I took some quiet time to honor the sad, fearful girl I had been, and then I let her go.   I donated the print to a charity shop.  Later, I painted a bright, bodacious abstract to go in that frame.

                                                                               ***
 

Home is one of the significant loves of my life.  In the South Carolina Midlands I lived in a well-loved home for twenty years.  I said many times that the only way I’d leave it would be “feet first.”  A lot of life was lived in that house.  Son Neal lived there with me during some tough teenage years.  My two dogs lived and died while I was there.  It was a place treasured friends felt
comfortable bringing their tears and laughter.  I had opened myself to the possibility of a “love” relationship there, and it was there I began coming to terms with my solitary life.

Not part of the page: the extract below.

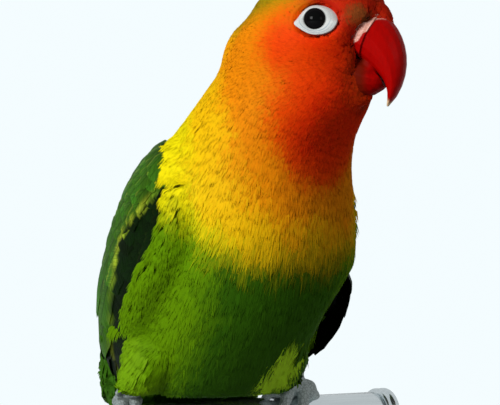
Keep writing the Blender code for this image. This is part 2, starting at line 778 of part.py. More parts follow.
def build_stand():
    """A flat round base and two short rods up to the rail."""
    profile = (
        (BASE_RADIUS, 0),
        (BASE_RADIUS, BASE_THICKNESS - BASE_BEVEL),
        (BASE_RADIUS - BASE_BEVEL * 0.3, BASE_THICKNESS - BASE_BEVEL * 0.3),
        (BASE_RADIUS - BASE_BEVEL, BASE_THICKNESS),
    )
    turned("stand_base", profile, "Z", (0, 0, 0), colour(*BASE_PAINT), segments=36)
    for name, side in (("left", 1), ("right", -1)):
        rod = turned(
            f"stand_rod_{name}",
            ((ROD_RADIUS, BASE_THICKNESS + GAP), (ROD_RADIUS, RAIL_TOP - RAIL_RADIUS)),
            "Z",
            (side * ROD_OFFSET, 0, 0),
            colour(*STEEL),
            segments=16,
        )
        combine(rod, rail_cylinder(f"rail room at rod {name}", GAP), "DIFFERENCE")


def clear_scene():
    for thing in list(bpy.data.objects):
        bpy.data.objects.remove(thing)


def main():
    clear_scene()
    build_stand()
    build_rail()
    trunk, neck, head = build_flesh()
    build_bill(head)
    trunk_room = loft("trunk room", body_rings(TAIL_CUT - 0.05, NAMES.index("neck") + 0.5, GAP))
    combine(trunk, rail_cylinder("rail room in trunk", 0.6), "DIFFERENCE")
    build_tail()
    for name, side in (("left", 1), ("right", -1)):
        build_eye(name, side, head)
        wing = build_wing(name, side, trunk_room)
        thigh = loft(f"thigh_{name}", thigh_rings(name), colour(*GREEN))
        rooms = (
            loft(f"thigh room {name}", thigh_rings(name, SLANT_GAP)),
            foot_room(name),
            loft(f"shank room {name}", shank_rings(name, GAP)),
        )
        for thing in (trunk, *wing):
            for room in rooms:
                combine(thing, room, "DIFFERENCE")
        build_foot(name)
        combine(thigh, rail_cylinder(f"rail room at thigh {name}", GAP), "DIFFERENCE")
    as_cutter(trunk_room)


main()
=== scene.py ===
"""A perched Fischer's lovebird on a short rail and a plain stand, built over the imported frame."""

import functools
import math

import bmesh
import bpy
import numpy as np
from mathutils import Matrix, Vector, kdtree
from mathutils.bvhtree import BVHTree


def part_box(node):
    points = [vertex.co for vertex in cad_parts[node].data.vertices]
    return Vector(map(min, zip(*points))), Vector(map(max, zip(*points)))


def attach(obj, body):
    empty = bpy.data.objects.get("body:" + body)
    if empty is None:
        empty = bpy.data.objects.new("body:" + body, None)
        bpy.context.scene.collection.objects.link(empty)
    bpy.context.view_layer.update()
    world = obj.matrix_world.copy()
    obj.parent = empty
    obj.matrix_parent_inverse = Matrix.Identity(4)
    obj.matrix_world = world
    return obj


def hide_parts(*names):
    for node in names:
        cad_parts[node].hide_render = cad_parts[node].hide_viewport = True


bl_info = {
    "name": "Perched Lovebird",
    "version": (1, 0, 0),
    "blender": (4, 5, 0),
    "location": "View3D > Sidebar > Lovebird",
    "description": "Builds a lovebird's skin, plumage, bill, eyes and feet over its packed solids",
    "category": "Object",
}

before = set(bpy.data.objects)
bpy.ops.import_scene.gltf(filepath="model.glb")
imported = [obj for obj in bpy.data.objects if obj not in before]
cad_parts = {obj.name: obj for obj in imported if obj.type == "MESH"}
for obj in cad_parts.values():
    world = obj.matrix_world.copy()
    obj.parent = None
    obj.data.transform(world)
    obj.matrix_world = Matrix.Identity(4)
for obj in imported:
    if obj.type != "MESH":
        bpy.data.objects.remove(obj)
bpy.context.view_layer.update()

MM = 0.001
SIDES = {"left": 1.0, "right": -1.0}
FLESH = ("head", "neck", "trunk", "thigh_left", "thigh_right", "wing_left", "wing_right", "tail")
FLIGHT_NODES = ("wing_left", "wing_right", "primaries_left", "primaries_right")
EYE_RINGS = ("eye_ring_left", "eye_ring_right")
ORIGIN = (0.0, 0.0, 0.0)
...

The house was on a beautiful street across from a lake.  I could see a sliver of the lake from the big shadowbox window in the kitchen, could see more in winter when the trees were bare.  Mine was a small house in a neighborhood of increasingly huge, expensive homes.  People across the way had torn down a charming, spacious house and replaced it with the most ostentatious piece of real estate you ever saw.  It was far too big for the lot; I half expected it to sink into the water.  The house screamed “nouveau riche” and completely screwed up my postage-stamp view of the lake.  I now faced a wrought iron fence topped out with spears; it spoiled the peaceful landscape.
Then the house next door to that one was sold and gutted.  In that case, the one they demolished could have made Architectural Digest.  Old money this time, but still it wasn’t as nice as the house they ruined.  As my mother would say, “Some people have more money than taste.”  My older neighbors had died out and taken all the good taste with them.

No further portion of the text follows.